Brief:
Set down exactly the lines in the records below that run from the line with "const colourLine = distanceAtHeight(COLOUR_LINE_Z);" to the line with "obj.parent = empty", inclusive, and nothing more.

Data to process:
>> START
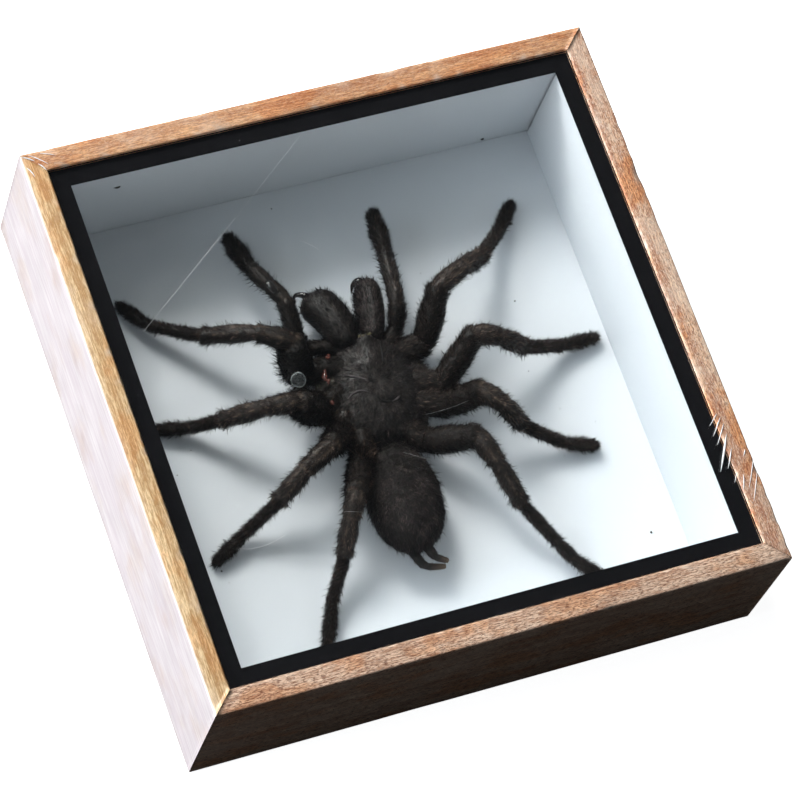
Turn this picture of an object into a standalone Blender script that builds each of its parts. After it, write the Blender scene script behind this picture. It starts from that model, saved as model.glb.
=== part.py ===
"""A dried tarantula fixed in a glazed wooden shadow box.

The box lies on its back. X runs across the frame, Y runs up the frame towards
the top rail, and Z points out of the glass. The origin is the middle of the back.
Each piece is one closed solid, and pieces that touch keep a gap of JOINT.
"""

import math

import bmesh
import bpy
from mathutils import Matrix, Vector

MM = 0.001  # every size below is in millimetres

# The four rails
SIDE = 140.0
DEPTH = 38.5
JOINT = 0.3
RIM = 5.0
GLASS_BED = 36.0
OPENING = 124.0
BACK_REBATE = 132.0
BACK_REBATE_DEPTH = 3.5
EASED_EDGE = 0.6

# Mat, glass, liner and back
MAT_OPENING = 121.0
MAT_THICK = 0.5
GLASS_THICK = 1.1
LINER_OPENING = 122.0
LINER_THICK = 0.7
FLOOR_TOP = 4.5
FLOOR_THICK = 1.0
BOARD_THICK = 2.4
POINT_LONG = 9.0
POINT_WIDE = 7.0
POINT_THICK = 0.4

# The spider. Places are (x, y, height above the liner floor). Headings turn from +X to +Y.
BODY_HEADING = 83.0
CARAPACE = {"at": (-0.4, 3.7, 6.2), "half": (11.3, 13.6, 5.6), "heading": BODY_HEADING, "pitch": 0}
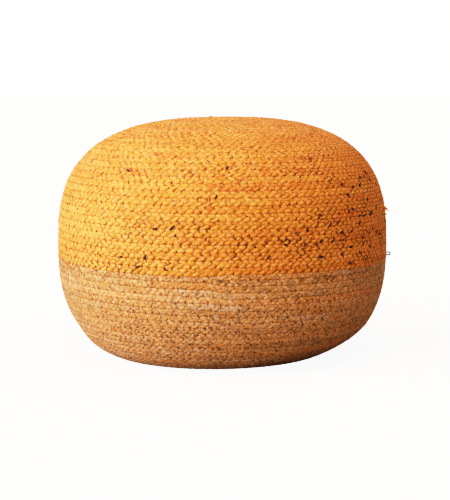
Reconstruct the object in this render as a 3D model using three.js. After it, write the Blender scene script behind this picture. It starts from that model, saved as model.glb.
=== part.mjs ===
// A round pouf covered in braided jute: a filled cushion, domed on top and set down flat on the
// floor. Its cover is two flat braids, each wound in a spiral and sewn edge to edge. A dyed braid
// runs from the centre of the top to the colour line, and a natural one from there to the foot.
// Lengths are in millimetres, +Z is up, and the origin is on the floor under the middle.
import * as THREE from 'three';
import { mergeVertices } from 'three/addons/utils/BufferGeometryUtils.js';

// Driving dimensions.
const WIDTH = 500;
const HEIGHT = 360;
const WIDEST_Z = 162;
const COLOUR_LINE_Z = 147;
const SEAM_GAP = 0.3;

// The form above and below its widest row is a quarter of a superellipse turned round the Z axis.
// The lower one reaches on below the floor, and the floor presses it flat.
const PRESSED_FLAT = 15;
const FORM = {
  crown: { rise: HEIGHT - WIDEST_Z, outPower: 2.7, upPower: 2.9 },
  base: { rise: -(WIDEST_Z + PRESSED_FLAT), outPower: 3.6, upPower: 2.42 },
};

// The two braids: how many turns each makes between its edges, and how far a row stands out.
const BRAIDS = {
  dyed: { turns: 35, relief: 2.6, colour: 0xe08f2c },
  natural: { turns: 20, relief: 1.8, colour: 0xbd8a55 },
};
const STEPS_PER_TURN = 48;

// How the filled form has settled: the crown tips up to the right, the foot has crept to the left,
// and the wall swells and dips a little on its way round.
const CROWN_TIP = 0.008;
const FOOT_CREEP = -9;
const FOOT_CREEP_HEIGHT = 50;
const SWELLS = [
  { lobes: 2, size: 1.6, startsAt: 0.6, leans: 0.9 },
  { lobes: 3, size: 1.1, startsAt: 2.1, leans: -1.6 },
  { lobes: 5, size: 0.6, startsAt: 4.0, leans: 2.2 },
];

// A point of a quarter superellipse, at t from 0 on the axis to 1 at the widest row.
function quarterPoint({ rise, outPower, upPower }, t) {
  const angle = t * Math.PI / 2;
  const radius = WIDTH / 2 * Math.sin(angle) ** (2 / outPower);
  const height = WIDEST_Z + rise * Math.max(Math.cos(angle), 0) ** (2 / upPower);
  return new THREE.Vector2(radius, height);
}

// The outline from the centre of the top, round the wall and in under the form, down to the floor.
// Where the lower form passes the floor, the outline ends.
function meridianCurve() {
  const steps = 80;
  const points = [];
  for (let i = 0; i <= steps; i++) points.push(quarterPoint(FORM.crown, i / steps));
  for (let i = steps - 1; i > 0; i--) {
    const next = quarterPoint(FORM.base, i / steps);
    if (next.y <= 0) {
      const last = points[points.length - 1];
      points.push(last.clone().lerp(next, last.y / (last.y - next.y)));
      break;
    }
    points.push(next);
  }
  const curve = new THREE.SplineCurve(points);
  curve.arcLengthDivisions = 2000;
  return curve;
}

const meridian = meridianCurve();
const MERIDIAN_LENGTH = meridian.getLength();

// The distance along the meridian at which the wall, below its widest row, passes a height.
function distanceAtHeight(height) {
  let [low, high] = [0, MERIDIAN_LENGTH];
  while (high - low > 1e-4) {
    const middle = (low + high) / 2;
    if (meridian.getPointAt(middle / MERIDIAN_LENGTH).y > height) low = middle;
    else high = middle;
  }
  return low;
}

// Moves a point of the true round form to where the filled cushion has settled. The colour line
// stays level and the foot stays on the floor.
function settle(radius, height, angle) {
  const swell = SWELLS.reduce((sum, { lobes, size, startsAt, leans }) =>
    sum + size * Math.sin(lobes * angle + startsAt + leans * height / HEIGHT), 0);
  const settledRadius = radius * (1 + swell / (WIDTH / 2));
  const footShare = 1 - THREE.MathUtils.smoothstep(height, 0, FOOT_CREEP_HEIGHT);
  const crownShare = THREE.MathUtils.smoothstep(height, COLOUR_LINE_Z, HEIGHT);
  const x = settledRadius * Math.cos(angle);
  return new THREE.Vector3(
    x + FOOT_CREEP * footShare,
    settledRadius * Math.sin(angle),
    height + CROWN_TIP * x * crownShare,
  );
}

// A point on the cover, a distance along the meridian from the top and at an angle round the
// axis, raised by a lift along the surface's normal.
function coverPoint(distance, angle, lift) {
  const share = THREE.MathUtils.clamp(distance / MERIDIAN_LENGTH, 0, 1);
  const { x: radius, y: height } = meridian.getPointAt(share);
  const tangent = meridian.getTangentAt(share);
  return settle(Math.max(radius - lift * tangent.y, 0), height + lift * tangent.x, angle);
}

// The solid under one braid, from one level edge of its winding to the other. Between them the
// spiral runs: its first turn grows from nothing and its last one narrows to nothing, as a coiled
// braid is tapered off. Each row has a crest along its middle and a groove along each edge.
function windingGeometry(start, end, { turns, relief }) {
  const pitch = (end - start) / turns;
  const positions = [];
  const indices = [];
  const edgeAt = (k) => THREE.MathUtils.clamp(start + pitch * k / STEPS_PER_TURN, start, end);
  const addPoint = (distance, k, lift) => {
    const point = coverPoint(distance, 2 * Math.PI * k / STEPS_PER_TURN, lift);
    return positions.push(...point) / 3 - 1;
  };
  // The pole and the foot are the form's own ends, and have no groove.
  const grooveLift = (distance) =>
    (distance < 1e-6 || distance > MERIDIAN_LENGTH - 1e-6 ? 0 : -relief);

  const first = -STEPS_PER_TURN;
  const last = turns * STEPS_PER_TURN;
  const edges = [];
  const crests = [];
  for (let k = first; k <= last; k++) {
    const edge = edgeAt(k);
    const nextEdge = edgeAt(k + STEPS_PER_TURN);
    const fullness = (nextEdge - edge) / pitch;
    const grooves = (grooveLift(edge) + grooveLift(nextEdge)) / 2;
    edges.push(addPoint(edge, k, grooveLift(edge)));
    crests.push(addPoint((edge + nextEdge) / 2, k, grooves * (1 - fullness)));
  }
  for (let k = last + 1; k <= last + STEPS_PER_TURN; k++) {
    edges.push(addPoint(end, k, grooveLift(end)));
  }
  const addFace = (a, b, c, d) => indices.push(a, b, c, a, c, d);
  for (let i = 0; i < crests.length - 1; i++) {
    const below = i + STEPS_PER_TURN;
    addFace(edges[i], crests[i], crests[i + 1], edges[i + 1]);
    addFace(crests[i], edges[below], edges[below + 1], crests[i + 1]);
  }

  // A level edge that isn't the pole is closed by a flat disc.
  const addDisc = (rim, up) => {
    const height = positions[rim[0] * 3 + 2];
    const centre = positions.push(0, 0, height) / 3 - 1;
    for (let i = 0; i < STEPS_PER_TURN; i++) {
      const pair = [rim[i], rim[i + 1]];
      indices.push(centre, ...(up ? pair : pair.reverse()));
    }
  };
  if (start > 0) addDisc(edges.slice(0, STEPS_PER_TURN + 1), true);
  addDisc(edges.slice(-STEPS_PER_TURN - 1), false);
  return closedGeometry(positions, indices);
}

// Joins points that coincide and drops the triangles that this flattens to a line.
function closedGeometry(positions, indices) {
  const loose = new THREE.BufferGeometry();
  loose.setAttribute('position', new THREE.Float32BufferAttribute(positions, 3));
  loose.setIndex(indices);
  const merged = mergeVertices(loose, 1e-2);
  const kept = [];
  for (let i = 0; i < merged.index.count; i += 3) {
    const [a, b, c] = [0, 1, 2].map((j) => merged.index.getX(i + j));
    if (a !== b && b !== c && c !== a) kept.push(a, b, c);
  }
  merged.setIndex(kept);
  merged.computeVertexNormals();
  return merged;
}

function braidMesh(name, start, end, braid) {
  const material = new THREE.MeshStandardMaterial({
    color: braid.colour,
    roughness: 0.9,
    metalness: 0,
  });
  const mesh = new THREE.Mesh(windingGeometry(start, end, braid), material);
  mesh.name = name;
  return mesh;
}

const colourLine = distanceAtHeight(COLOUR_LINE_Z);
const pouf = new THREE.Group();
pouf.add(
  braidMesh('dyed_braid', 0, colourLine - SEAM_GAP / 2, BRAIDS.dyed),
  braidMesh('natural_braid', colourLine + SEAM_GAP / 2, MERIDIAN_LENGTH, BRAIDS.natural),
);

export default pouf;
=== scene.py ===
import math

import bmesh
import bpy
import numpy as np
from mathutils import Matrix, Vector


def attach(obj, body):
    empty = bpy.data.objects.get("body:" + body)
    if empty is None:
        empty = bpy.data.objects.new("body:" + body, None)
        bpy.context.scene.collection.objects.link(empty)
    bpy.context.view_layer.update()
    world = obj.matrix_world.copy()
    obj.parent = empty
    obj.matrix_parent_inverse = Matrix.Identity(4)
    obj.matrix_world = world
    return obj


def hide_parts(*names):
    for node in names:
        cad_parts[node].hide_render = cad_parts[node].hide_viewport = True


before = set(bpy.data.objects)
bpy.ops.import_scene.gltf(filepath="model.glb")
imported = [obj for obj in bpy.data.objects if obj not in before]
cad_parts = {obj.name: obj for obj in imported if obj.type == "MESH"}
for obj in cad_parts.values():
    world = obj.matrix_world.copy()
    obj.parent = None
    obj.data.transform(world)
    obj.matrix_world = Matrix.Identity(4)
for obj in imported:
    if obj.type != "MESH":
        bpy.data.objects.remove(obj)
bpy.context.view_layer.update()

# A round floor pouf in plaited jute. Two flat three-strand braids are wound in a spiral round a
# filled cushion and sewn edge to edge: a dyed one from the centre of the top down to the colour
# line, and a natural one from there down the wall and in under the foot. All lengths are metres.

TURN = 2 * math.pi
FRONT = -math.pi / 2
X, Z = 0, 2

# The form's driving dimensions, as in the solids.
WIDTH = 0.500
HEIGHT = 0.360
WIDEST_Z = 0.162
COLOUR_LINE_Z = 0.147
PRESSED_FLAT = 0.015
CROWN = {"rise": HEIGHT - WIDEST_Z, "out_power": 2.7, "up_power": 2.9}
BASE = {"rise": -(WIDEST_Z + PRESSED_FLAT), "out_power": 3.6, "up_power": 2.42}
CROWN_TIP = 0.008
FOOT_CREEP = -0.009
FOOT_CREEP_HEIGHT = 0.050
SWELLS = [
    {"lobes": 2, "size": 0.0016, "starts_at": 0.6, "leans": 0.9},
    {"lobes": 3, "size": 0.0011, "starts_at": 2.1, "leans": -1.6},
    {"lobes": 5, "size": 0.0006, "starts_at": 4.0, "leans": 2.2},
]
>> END
Complete answer:
const colourLine = distanceAtHeight(COLOUR_LINE_Z);
const pouf = new THREE.Group();
pouf.add(
  braidMesh('dyed_braid', 0, colourLine - SEAM_GAP / 2, BRAIDS.dyed),
  braidMesh('natural_braid', colourLine + SEAM_GAP / 2, MERIDIAN_LENGTH, BRAIDS.natural),
);

export default pouf;
=== scene.py ===
import math

import bmesh
import bpy
import numpy as np
from mathutils import Matrix, Vector


def attach(obj, body):
    empty = bpy.data.objects.get("body:" + body)
    if empty is None:
        empty = bpy.data.objects.new("body:" + body, None)
        bpy.context.scene.collection.objects.link(empty)
    bpy.context.view_layer.update()
    world = obj.matrix_world.copy()
    obj.parent = empty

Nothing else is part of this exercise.